The concept was simple: collapse redundant management structures and certify judges to hear all cases. A small team spent the fall of 2010 designing the new structure and drafting the enabling legislation. We chose the moniker “Circuit Court” because, as I said at the time, “Supreme Court” had already been taken. In January 2011, House Bill 609 was introduced with bipartisan support and signed into law with lightning speed by Governor Lynch on May 16, 2011. Legislative leadership adopted our proposal to collapse management positions from 118 clerks and deputies to 52, but did not approve of our plan to accomplish the reductions by attrition over 10 years. Instead, we were forced to make the cuts effective July 1, 2011. We posted the 52 new positions in March and invited the 118 clerks and deputies to apply. It was a painful process, as many jobs were lost. The new Circuit Court began operations on July 1, 2011, with 18 clerks (reduced from 52), supervising staff in 35 courthouses around the state.
We continued our pledge to the Legislature to be innovative, created a call center, now known as the Information Center, which has taken 4.4 million calls in ten years, and pioneered e-filing in 2012, with a strong focus on self-represented parties. In 2020, with the closing of the Plaistow Court, we finally completed the 16-year rollout of the Family Division, which is now found in every location where there is a District Division. Since its inception, the Circuit Court has managed more than 1.3 million new cases, as well as tens of thousands of reopened cases.

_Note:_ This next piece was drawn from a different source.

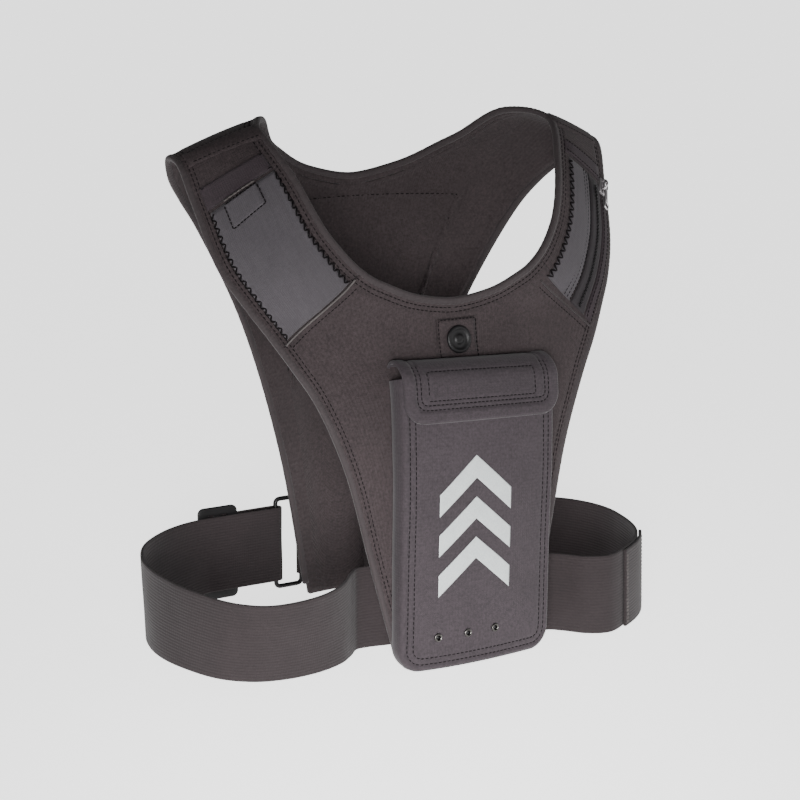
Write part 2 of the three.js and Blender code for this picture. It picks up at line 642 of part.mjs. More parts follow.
// A loop of webbing round the ring's inner bar, its two ends sewn to the back panel's outside.
function addRingKeeper() {
  const barX = FOLD_X + RING_WIDTH - 0.2;
  const barY = WEBBING_Y + FOLD_GAP / 2;
  const radius = RING_WIRE + 1.2;
  const route = [
    [barX + 22, barY + 1.6], [barX + 12, barY + 2.2], [barX, barY + radius], [barX - radius, barY],
    [barX, barY - radius + 0.2], [barX + 2.4, barY - radius + 1.2],
  ];
  const curve = spline(route.map(([x, y]) => [x, y, 0]));
  const keeper = sheet(15, 2, (u, v, side) => {
    const p = curve.getPoint(u);
    const along = curve.getTangent(u);
    const offset = (side - 0.5) * TRIM;
    return new THREE.Vector3(p.x - along.y * offset, p.y + along.x * offset, 14 + v * 42);
  });
  add('ring_keeper', keeper, webbing());
}

// A broad reflective patch on the outside of the back.
function addBackReflector() {
  const patch = sheet(12, 6, (u, v, side) => {
    const s = THREE.MathUtils.lerp(-0.68, 0.68, u);
    return lift(s, THREE.MathUtils.lerp(12.75, 14.55, v), FIRST_LAYER[side]);
  });
  add('back_reflector', patch, softCloth(0x8f9394));
}

addFrontPanel();
addBackPanel();
addStraps();
addRightStrapPocket();
addLeftStrapPocket();
addZipSlider();
addNeckBinding();
addEdgeBindings();
addSeams();
addStudTab();
addPocketBag();
faceTape('pocket_loop_tape', ...FACE_TRIM);
addFlap();
addPocketTrim();
addRightBelt();
addLeftBelt();
addTriGlide();
addRing();
addRingKeeper();
addBackReflector();

export default vest;
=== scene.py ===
"""Running vest in neoprene: the soft goods, stitching and small hardware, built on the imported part.

Places on the cloth are worked out in millimetres on the vest's form, and every mesh ends in metres.
A place on the form is (s, t). s is -1 at the right edge, 0 in the middle and 1 at the left edge.
t counts the stations from the front's foot, 0, over the shoulder's ridge, 9, to the back's foot,
16.
"""
import bisect
import json
import math
from itertools import accumulate

import bmesh
import bpy
from bpy.props import FloatProperty, FloatVectorProperty, PointerProperty
from mathutils import Matrix, Vector, noise
from mathutils.kdtree import KDTree


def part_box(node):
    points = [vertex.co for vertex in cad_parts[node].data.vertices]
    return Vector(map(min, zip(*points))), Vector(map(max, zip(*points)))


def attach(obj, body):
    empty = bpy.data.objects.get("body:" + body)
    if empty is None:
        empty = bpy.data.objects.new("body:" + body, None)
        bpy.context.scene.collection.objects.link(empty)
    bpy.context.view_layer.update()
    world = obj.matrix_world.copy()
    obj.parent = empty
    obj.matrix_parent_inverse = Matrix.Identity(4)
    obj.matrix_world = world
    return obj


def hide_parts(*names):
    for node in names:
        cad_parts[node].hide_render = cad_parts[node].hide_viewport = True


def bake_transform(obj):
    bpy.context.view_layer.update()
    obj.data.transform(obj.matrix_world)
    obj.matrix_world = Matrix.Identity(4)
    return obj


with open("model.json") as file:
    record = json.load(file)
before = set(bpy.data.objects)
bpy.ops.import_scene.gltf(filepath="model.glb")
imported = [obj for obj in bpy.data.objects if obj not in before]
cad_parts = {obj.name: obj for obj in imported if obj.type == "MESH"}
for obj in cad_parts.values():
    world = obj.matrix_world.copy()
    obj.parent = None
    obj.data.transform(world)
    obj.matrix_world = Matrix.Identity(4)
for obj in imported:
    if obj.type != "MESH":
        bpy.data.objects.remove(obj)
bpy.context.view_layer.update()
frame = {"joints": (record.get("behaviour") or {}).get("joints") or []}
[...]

While the changes in 1983 were significant for court funding and supervision, the creation of the Circuit Court in 2011 was a much more significant structural change. This restructuring, together with the many innovative changes that the circuit court has initiated, has saved the taxpayers of New Hampshire over $60 million dollars in our first 10 years of operation. In retrospect, some of the cuts we made were too deep. We will continue to advocate for appropriate resources in the coming budget cycles, while also continuing to seek new and innovative ways to provide access to justice for the vast majority of litigants who come to court in the Granite State.